Prima di essere poesia è un incanto antico, incivile, che, divenuto civile, fa della sua civiltà il suo canto.
![Poesia Carlucci](https://www.civiltamagazin.it/wp-content/uploads/2021/03/Cattura-poesia-Lorenzo.jpg)
Carlucci porta la poesia nella dimensione umana oltremodo e, dunque, si esplora l’uomo tutto che si concentra in lui. Un volto che, tra tutti i volti esistenti, si fa principe e principio di ogni uomo; iscrive sulle sue gote, piene di carne benedetta, la bontà del dolore e il nome di tutti.
Carlucci è la testimonianza del dolore incantato e incontaminato, nella sua estensione massima, nella sua indipendenza ed è dolorante esso stesso. Dolore ‘dell’improbabile’ umano e del fatto che non esiste un riconoscimento di se stessi ma solo un lancio slanciato e periglioso; nella sua scrittura l’umanità è un grazioso e gentile ornamento del tempo e il volto, che solo a tratti appare, è straniero a chiunque. Non ci sono filtri tra il suo divenire uomo e il suo essere diventato uomo ed è in quel trascorrere del tempo tra le due dimensioni che la sua poesia nasce, in quel primo fiato che divide il secondo.

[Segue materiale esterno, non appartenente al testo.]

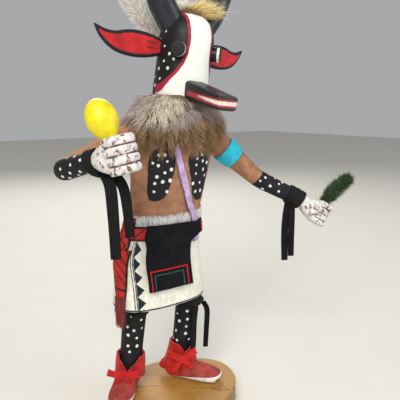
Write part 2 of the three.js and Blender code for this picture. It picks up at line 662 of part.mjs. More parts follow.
/** A bow on the front of a cuff: a knot, two loops and two short tails. */
function makeBow(name, cuff) {
  const { ahead, across, foot: sole } = bowFrame(name);
  const middle = sole.addScaledVector(ahead, BOW[name].out).addScaledVector(UPWARD, BOW[name].height);
  const lump = (sideways, up, size) => reshape(new THREE.SphereGeometry(1, 6, 4), (p) => middle.clone()
    .addScaledVector(across, sideways + p.x * size[0]).addScaledVector(ahead, -p.y * size[1])
    .addScaledVector(UPWARD, up + p.z * size[2]));
  const parts = [lump(0, 0, [3, 2.6, 3])];
  for (const side of [-1, 1]) {
    parts.push(lump(side * 6.2, 1.6, [5.2, 2, 3.2]));
    parts.push(lump(side * 4.2, -4.2, [2.6, 1.6, 4.4]));
  }
  const leg = body(legForm(name), { sides: 12, rings: 4, grow: GAP });
  const foot = body(footForm(name), { sides: 12, rings: 7, grow: GAP });
  return carve(join(parts).subtract(cuff), [leg, foot]);
}

// ---- Assembly -----------------------------------------------------------------------------------------

add("base_slab", makeBase(), 0xa0752f, 0.7);

const figure = carve(makeBody(), [makeHead(GAP)]);
add("figure_body", shell(figure), SKIN);
add("mask_head", makeHead(), BLACK);
for (const [name, side] of [["right", -1], ["left", 1]]) {
  add(`eye_${name}`, shell(makeEye(side)), BLACK);
  add(`ear_${name}`, shell(makeEar(side)), RED);
  add(`horn_${name}`, shell(makeHorn(side)), BLACK);
}
add("muzzle", shell(makeMuzzle()), BLACK);

const grownTorso = body(torso, { sides: 24, rings: 14, grow: GAP });
const arms = {};
for (const [name, frame, size, held] of [
  ["right", rightHand, 1.08, makeRattle(GAP)], ["left", leftHand, 0.95, makeSprig(GAP)]]) {
  const whole = join([body(armForm(name), { sides: 10, rings: 8 }), ...handGeometries(frame, size)]);
  arms[name] = carve(whole, [grownTorso, held]);
  add(`arm_${name}`, shell(arms[name]), SKIN);
}
add("rattle", makeRattle(), YELLOW, 0.4);
add("sprig", makeSprig(), GREEN, 0.9);

add("shoulder_strap", makeStrap(), LILAC, 0.8);
add("waist_fringe", makeFringe(), WHITE, 0.9);
add("belt", makeBelt(), RED, 0.7);
add("apron", patch(torso, 8, 9, apronPlace), BLACK, 0.8);
add("sash", makeSash(), RED, 0.7);

// The turquoise band on the left upper arm and the black wrist wraps with their hanging ties.
const armLeft = armForm("left");
add("armband", band(armLeft, { low: 0.9, high: 1.62, inner: GAP, outer: GAP + 0.9, sides: 16 }), TURQUOISE);
for (const [name, low, high] of [["right", 5.95, 6.5], ["left", 5.45, 6.15]]) {
  const knot = { angle: 180, spread: 1.3, bulge: 3 };
  const wrap = knotted(armForm(name), { low, high, thickness: 1.3, sides: 12, knot });
  add(`wrist_wrap_${name}`, wrap, BLACK, 0.8);
}

// The black knee bands under the hem, and all the leather strips that hang free.
for (const name of ["right", "left"]) {
  const knot = { angle: name === "left" ? 53 : 200, spread: 1.1, bulge: 2.6 };
  const wrap = knotted(legForm(name), { low: 3.12, high: 3.5, thickness: 1.4, sides: 12, knot });
  add(`knee_band_${name}`, wrap, BLACK, 0.5);
}
for (const [name, { route, width, across }] of Object.entries(STRIPS)) {
  add(name, strip(route, width, LEATHER, across, 6), BLACK, 0.8);
}

// The suede boot cuffs, their bows, and the fur and feathers.
for (const name of ["right", "left"]) {
  add(`boot_cuff_${name}`, shell(makeCuff(name)), RED, 0.85);
  const bow = makeBow(name, solid(makeCuffBlank(name, GAP)));
  add(`boot_bow_${name}`, shell(bow), RED, 0.85);
}
const grownArms = ["right", "left"].map((name) => body(armForm(name), { sides: 10, rings: 8, grow: GAP }));
const worn = makeRuff([grownTorso, ...grownArms, makeHead(GAP), makeStrap(GAP)]);
add("fur_ruff", shell(worn.subtract(makeMuzzle(MUZZLE_GAP))), FUR, 0.95);
add("crown_tuft", shell(makeTuft()), 0xb08a4c, 0.95);
for (const [name, { root, tip, bow, width }] of Object.entries(PLUMES)) {
  add(name, feather(root, tip, bow, width), WHITE, 0.9);
}

export default doll;
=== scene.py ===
"""The painted and dressed kachina doll: detailed pieces, materials, light and camera over the CAD frame.

Lengths in the form code are millimetres and become metres when a mesh is made. The figure faces -Y.
"""

import math

import bpy
import numpy as np
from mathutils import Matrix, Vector


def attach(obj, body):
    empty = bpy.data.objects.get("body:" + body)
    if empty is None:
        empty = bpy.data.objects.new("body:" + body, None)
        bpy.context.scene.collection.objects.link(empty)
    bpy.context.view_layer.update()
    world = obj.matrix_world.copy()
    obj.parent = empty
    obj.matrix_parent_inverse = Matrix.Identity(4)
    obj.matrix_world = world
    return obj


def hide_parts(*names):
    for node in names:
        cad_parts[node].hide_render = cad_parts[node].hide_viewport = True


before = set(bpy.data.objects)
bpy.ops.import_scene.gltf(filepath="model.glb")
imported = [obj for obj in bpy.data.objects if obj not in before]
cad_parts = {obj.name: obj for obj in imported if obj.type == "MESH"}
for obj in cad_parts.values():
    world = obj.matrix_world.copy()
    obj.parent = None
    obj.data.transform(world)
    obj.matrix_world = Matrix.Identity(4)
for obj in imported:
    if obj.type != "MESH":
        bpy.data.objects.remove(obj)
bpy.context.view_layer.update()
MM = 0.001
rng = np.random.default_rng(11)

# ---- Camera ------------------------------------------------------------------------------------------

camera = bpy.data.objects.new("camera", bpy.data.cameras.new("camera"))
bpy.context.scene.collection.objects.link(camera)
camera.location = (-0.1813, -0.2737, 0.2201)
camera.rotation_euler = (math.radians(79), 0, math.radians(-36.69))
camera.data.lens = 43.2
camera.data.sensor_width = 36
camera.data.clip_start = 0.01
bpy.context.scene.camera = camera

# ---- Driving dimensions, as in the solids ---------------------------------------------------------------

BASE = dict(half_width=49, half_depth=38, height=14)
FLOOR = BASE["height"] + 0.3
SIDES = ("right", "left")
SPINE = [
    (82, -4.6, 13.8), (100, -5.2, 13.2), (119, -6, 12.6), (135, -2.2, 11.6), (150, 0.2, 10.8), (183, 4.3, 9),
    (205, 6.5, 8), (227, 9.6, 6.6), (282, 17, 3),
]
KILT = dict(hem=82, top=131)
HEAD = dict(z=226.5, height=56, radius=18.6)
MUZZLE = dict(height=4.5, length=35, width=15.5, root=13, tip=9.4, pitch=-10)
EYE = dict(angle=46, height=30, radius=4.9, reach=6)
EAR = dict(height=31.5, length=46, width=17.5, thickness=3, sweep=12)
HORN = dict(radius=8.9, right=-101, left=94)
SHOULDER = dict(right=(-21, 9, 203), left=(33, 5, 200.5))
ELBOW = dict(right=(-76, 7, 182.3), left=(71.5, -7.5, 166.4))
WRIST = dict(right=(-68.5, -20, 189.5), left=(98.5, -26.5, 149.8))
FIST = dict(right=(-62.3, -39.9, 194), left=(109.8, -34.8, 140.2))
RATTLE = dict(middle=(-66.8, -31.8, 212.8), length=25, radius=8.8, neck=2.6)
SPRIG = dict(tip=(133.5, -46.5, 166), radius=6.4)
LEG = dict(radius=8.3, right=(-28.7, 21), left=(10.4, 11.6))
LEG_RUN = dict(right=0.12, left=0.15)
FOOT = dict(right=(-43, 30), left=(38, 32))


def track(rows):
    """A smooth curve through rows of numbers; the first column is the place along it."""
    rows = np.array(rows, float)
    x = rows[:, 0]
    n = len(x)
    before = np.maximum(np.arange(n) - 1, 0)
    after = np.minimum(np.arange(n) + 1, n - 1)
    slope = (rows[after] - rows[before]) / (x[after] - x[before])[:, None]

    def at(s):
        s = np.asarray(s, float)
        i = np.clip(np.searchsorted(x, s, side="right") - 1, 0, n - 2)
        h = (x[i + 1] - x[i])[..., None]
        t = np.clip((s - x[i])[..., None] / h, 0, 1)
        t2, t3 = t * t, t * t * t
        return ((2 * t3 - 3 * t2 + 1) * rows[i] + (t3 - 2 * t2 + t) * slope[i] * h
                + (3 * t2 - 2 * t3) * rows[i + 1] + (t3 - t2) * slope[i + 1] * h)
    return at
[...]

La sua scrittura, plastica e altera, si fa scultura nel suo momento più intimo e, non troverà una conclusione, un riposo, una forma conclusiva da donare né un respiro equilibrato tra la terra(dove è posta) e il cielo ma, un colloquio eterno e ideale di cose sporche e masticate, usate dal dolore.
Man mano che si nutre di questo colloquio infinito, la sua poesia è comunque già concepita in una struttura certa e grezza, in una forma solida e potente. La scrittura di Carlucci ha un’impronta enormemente speculativa, forse come nessuna poesia prima, è una poesia della filosofia, una scrittura dettagliata e priva di stilemi, è un canto dignitoso e acuto come una preghiera e come un ‘testamento’ dell’umanità all’umanità. Ci troviamo davanti a un tempio che contiene una scrittura vitale e, da cui cola, a chi attinge, la linfa di una realtà contingente alla realtà. E’ una scrittura maestosa e silenziosa, senza ornamenti, senza sperimentazioni, dunque antica e definitiva insieme. La surrealtà è inserita organicamente nella struttura compositiva e i retaggi culturali si fondono nella storia personale pacificamente, a creare una simultaneità. Una scrittura, dunque, ‘estinta’ e paradossalmente nuova rispetto alle ricerche poetiche di questo secolo; è composta in un ‘bel tempo’, in un tempo nobile e cagionevole; è una scrittura “assoluta”. Dunque, questo è un canto della civiltà e delle sue nudità, è ‘la poesia dell’uomo’.
La comunità assoluta, ‘come un cane che in lontananza abbaia ai suoi cani che sente abbaiare e che non può raggiungere perché è vuoto, orfano e porta il dolore di tutti, dolore che deve cingere a sé, come le vestali accudivano il fuoco’, è il titolo che rappresenta pienamente Carlucci. Una comunità, appunto quella umana, che attraverso il suo approdo, quello del poeta, e attraverso le sue ‘profezie’, diventa assoluta, ovvero priva di intenzioni. Nei volti della comunità è scavato il suo volto.
Questa poesia, ci porge la possibilità di un’umanità ulteriore, ‘cieca’, rarefatta, mossa da un divino che non ha niente a che fare con dio, da un divino che non ha nome, posizione e a cui nessuno crede; un dio libero e artificiale.